Prices have gradually risen, and the quality and quantity of the attractions have improved. A visitor can now tour not only the mansion but a museum of Elvis’ cars, his tour bus, and two of his airplanes. Surrounding land has been purchased, and Graceland now contains a visitors’ center, complete with merchandise. EPE even paid Colonel Parker an estimated $10 million for his collection of Elvis memorabilia, including some of Priscilla’s love letters to Elvis.

Working on the model developed and refined by Disney, the estate is always on the lookout for new ways to extend the Elvis brand name: A shopping-mall tour of Elvis memorabilia with several permanent sites brings in $5 million per year; hotels, restaurants, night clubs, theme parks, and expansion outside the United States are all under consideration.

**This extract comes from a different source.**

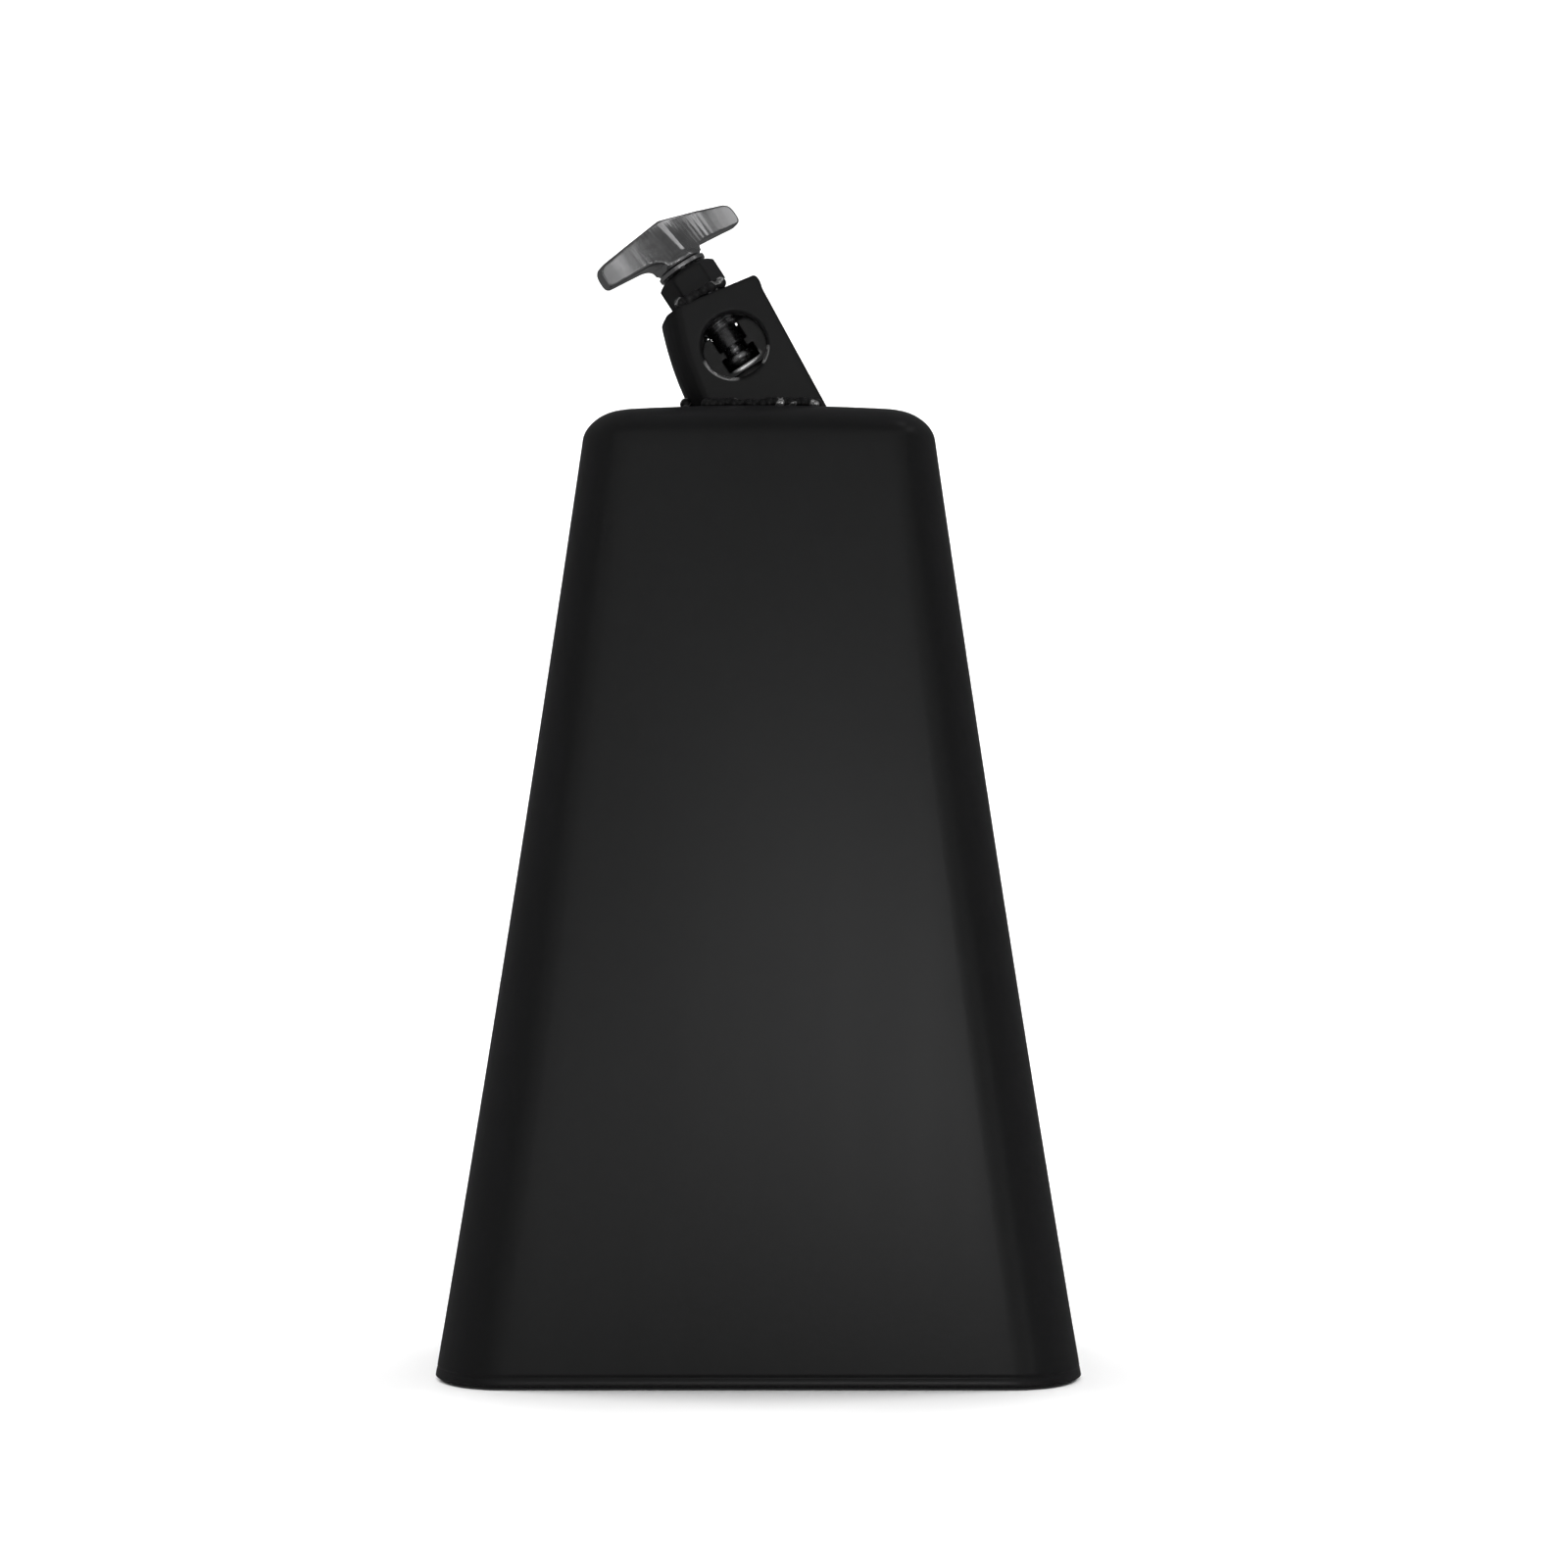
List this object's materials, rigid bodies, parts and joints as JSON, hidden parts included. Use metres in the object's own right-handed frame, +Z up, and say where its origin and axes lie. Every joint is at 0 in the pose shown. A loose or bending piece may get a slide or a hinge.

Everything is being done with care. Although, for example, it is easy to imagine an Elvis-themed restaurant, or even an entire resort hotel, thriving in Las Vegas, the estate is proceeding slowly, first with a restaurant in Memphis. According to Jack Soden, “You might ask why we’re not there already. If Elvis fails in Las Vegas, he would not fail quietly.”

Forbes estimated in 1999 that Elvis’ 1998 earnings were $35 million. (Dead Elvis began out-earning live Elvis’ best earning year in 1988.) With that kind of cash flow, estimates of Lisa Marie Presley’s net worth of being between $250 and $600 million are not unreasonable.